ミドさんのブログ

日頃思いつくことを書いてます

世界おもしろ昔のはなし⑱

 前回で、社長になって最初にしたことは、社長室をなくしたことは書いた。そして検査課という現場も兼務した。すると、フィリピン人の特徴、考え方などが知りたくなった。

 どこの国にでもある日本人会が主催して、フィリピン人とどう付き合うべきかとか、フィリピン人従業員との付き合い方とか、フィリピンならではの事件などの講習会が結構開かれた。そういった講習会には積極的に出かけ、たくさんの情報を吸収した。会社の規模が良かった。400人という人数は、自分の意志や思いが反映できる規模なのである。こうしたことが自身の人生に大いにプラスになった。こうした職位を与えてくれた、工藤元専務や大島元常務には何度も何度も心の中で感謝したものである。

 

フィリピン人との認識の違い 

 ISOだったか、親会社の定期監査だったかの時のはなしである。親会社から検査のベテランXさんが出張してきて、毎日、検査の一般業務について指導をしてくれた。この方は英語が得意ではなかったので、私が通訳をしていた。そして事件が起きた。    

 このベテランXさんは、朝礼に出席し、毎日、検査課の従業員に宿題を預けては、その進行状況を聞いてアドバイスするというようなことをやっていた。8時5分前からラジオ体操、それに引き続き、8時から朝礼が行われていた。司会役の話が終わり、Xさんの話になった。彼のために付け加えておくが、彼は、非常に親切で優しく、親身になってフィリピン人の若い従業員を自分の子供のように教育指導してくれていた。従って、課員皆から慕われていた、そんな中年のおじさんだった。

 

事件

 そこに、一人の若い従業員が朝礼に遅れてやってきたのである。フィリピンではよくあることなのだが、朝礼は勤務中という感覚が薄いらしく、円形に立ったその輪の一部に当然のように遅れて立った。彼のいでたちが、温厚なXさんの癪に障ったのか、昔の日本の学校の先生のように、持っていたチョークを彼に向かって投げた。投げたと言っても下手投げで優しく投げたのである。昔の先生はそんな優しい投げ方ではなかったし、野球のピッチャーよろしく上手投げで速く投げていたものである。
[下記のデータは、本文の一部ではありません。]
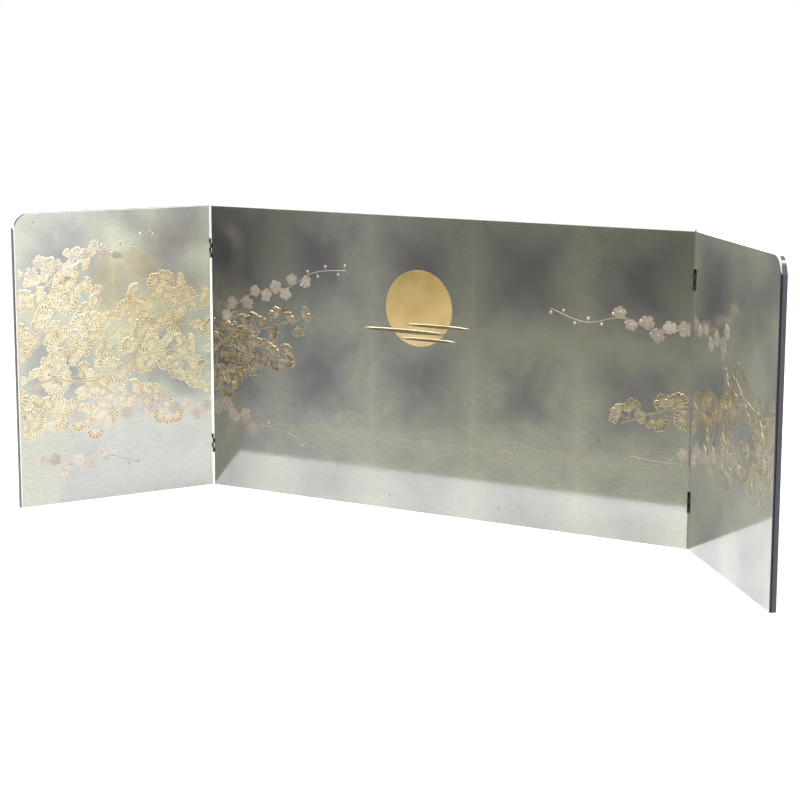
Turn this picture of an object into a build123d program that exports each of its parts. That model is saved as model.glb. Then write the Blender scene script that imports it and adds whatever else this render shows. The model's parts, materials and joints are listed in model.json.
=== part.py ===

 この行為が物議をかもした。投げられた彼は、背負っていたナップザックを下ろして、とりあえず、朝礼を済ませたが、朝礼が終わり、この若い彼が血相を変え、Xさんにクレームし出したのである。私は、通訳であるから、彼のクレームの主旨が分かり、Xさんに話し、Xさんは、その意味が分かって、この若い従業員に謝り事なきを得た。その内容は、以下のようなものだった。

 

フィリピン人の考え方

 「物を投げてよこす」という行為は、フィリピンでは人間に対して決してやってはいけない行為なのだそうだ。牛馬、犬猫に対してやる行為であって、そうされることは、自分が蔑まれたという意味になるのだそうである。Xさんにしてみれば、かっての先生のように教育指導の意味で投げただけだったのだが。従業員には、こうした伝統というか習慣というか、日本では先生がよくやる行為であることを説明し、また、Xさんには、彼の身上を説明し、謝罪し、事なきを得たのだった。

 こうした出来事があってフィリピン人の自尊心の強さや伝統の尊さを学んだ。以降、フィリピン人の心の持ち方、考え方、習慣などの講習会があると、積極的に出かけて勉強した。こうした日本人と違う感情、習慣などについて、既に、「サラマッポ」という書籍を発刊した。機会があったら是非読んで欲しいと思う。